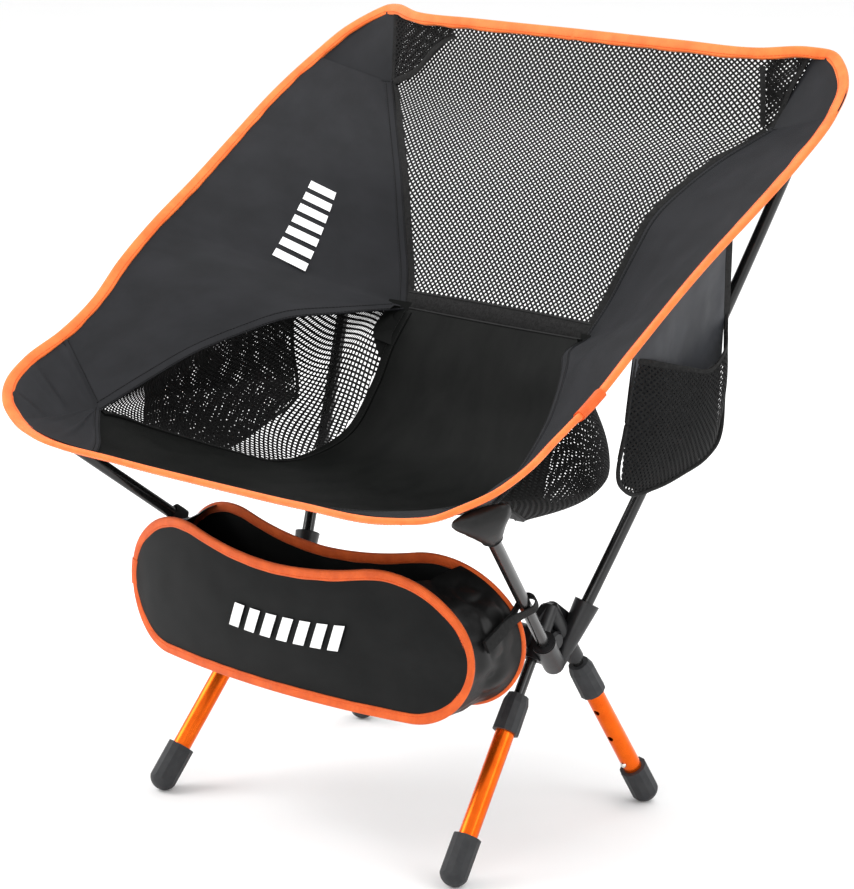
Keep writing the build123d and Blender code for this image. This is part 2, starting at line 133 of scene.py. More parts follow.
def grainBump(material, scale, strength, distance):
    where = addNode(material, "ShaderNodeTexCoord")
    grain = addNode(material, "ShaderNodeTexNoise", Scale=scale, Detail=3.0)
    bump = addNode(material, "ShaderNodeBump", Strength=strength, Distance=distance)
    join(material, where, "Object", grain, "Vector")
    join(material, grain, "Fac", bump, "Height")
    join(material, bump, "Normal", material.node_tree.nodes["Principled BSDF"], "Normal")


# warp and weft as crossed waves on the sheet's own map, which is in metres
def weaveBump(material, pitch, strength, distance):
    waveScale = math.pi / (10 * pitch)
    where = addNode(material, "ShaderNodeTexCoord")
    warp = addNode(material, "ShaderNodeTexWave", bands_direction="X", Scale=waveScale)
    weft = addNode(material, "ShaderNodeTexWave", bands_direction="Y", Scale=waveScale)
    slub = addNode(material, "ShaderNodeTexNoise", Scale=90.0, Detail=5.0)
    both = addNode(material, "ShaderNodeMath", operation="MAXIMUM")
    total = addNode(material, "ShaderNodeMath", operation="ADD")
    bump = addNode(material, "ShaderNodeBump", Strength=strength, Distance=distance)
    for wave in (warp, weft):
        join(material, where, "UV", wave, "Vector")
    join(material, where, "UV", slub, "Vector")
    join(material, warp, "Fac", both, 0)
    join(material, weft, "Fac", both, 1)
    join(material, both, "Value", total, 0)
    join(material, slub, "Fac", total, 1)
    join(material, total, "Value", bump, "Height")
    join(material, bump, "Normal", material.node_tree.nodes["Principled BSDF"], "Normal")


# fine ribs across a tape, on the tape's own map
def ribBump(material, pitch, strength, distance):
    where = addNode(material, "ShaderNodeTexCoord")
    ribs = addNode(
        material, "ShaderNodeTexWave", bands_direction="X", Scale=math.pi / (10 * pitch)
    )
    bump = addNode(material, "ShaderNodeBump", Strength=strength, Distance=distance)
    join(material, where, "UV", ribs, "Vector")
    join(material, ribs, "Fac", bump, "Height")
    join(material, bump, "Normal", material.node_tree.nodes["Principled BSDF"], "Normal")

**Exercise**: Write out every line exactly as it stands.

**Answer to this task**:
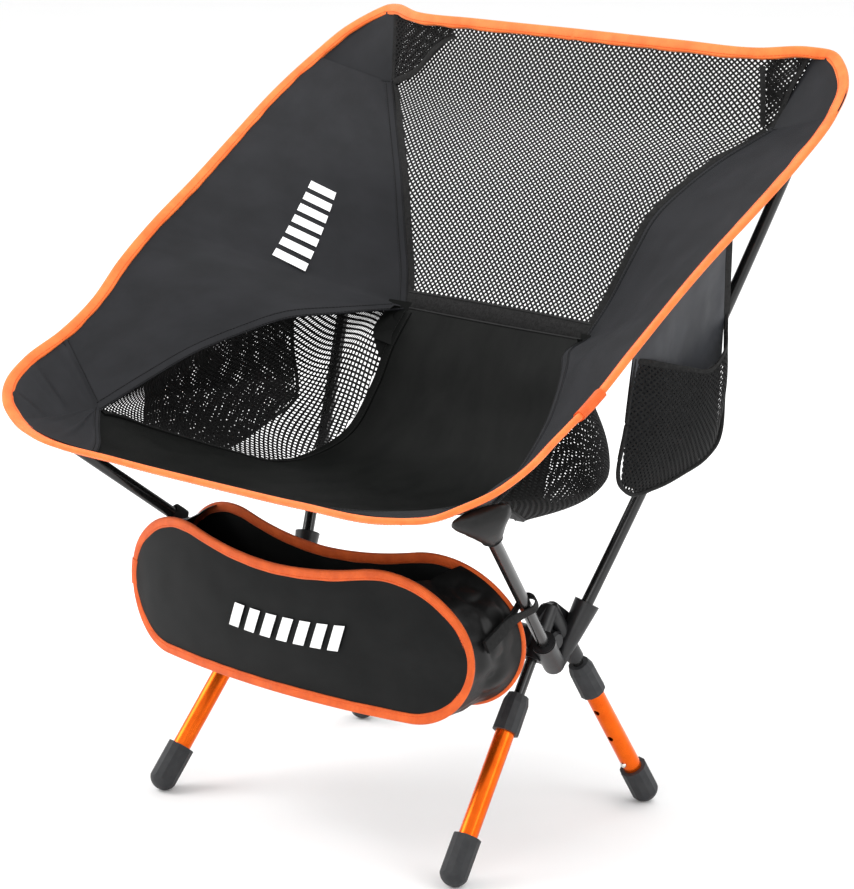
Keep writing the build123d and Blender code for this image. This is part 2, starting at line 133 of scene.py. More parts follow.
def grainBump(material, scale, strength, distance):
    where = addNode(material, "ShaderNodeTexCoord")
    grain = addNode(material, "ShaderNodeTexNoise", Scale=scale, Detail=3.0)
    bump = addNode(material, "ShaderNodeBump", Strength=strength, Distance=distance)
    join(material, where, "Object", grain, "Vector")
    join(material, grain, "Fac", bump, "Height")
    join(material, bump, "Normal", material.node_tree.nodes["Principled BSDF"], "Normal")


# warp and weft as crossed waves on the sheet's own map, which is in metres
def weaveBump(material, pitch, strength, distance):
    waveScale = math.pi / (10 * pitch)
    where = addNode(material, "ShaderNodeTexCoord")
    warp = addNode(material, "ShaderNodeTexWave", bands_direction="X", Scale=waveScale)
    weft = addNode(material, "ShaderNodeTexWave", bands_direction="Y", Scale=waveScale)
    slub = addNode(material, "ShaderNodeTexNoise", Scale=90.0, Detail=5.0)
    both = addNode(material, "ShaderNodeMath", operation="MAXIMUM")
    total = addNode(material, "ShaderNodeMath", operation="ADD")
    bump = addNode(material, "ShaderNodeBump", Strength=strength, Distance=distance)
    for wave in (warp, weft):
        join(material, where, "UV", wave, "Vector")
    join(material, where, "UV", slub, "Vector")
    join(material, warp, "Fac", both, 0)
    join(material, weft, "Fac", both, 1)
    join(material, both, "Value", total, 0)
    join(material, slub, "Fac", total, 1)
    join(material, total, "Value", bump, "Height")
    join(material, bump, "Normal", material.node_tree.nodes["Principled BSDF"], "Normal")


# fine ribs across a tape, on the tape's own map
def ribBump(material, pitch, strength, distance):
    where = addNode(material, "ShaderNodeTexCoord")
    ribs = addNode(
        material, "ShaderNodeTexWave", bands_direction="X", Scale=math.pi / (10 * pitch)
    )
    bump = addNode(material, "ShaderNodeBump", Strength=strength, Distance=distance)
    join(material, where, "UV", ribs, "Vector")
    join(material, ribs, "Fac", bump, "Height")
    join(material, bump, "Normal", material.node_tree.nodes["Principled BSDF"], "Normal")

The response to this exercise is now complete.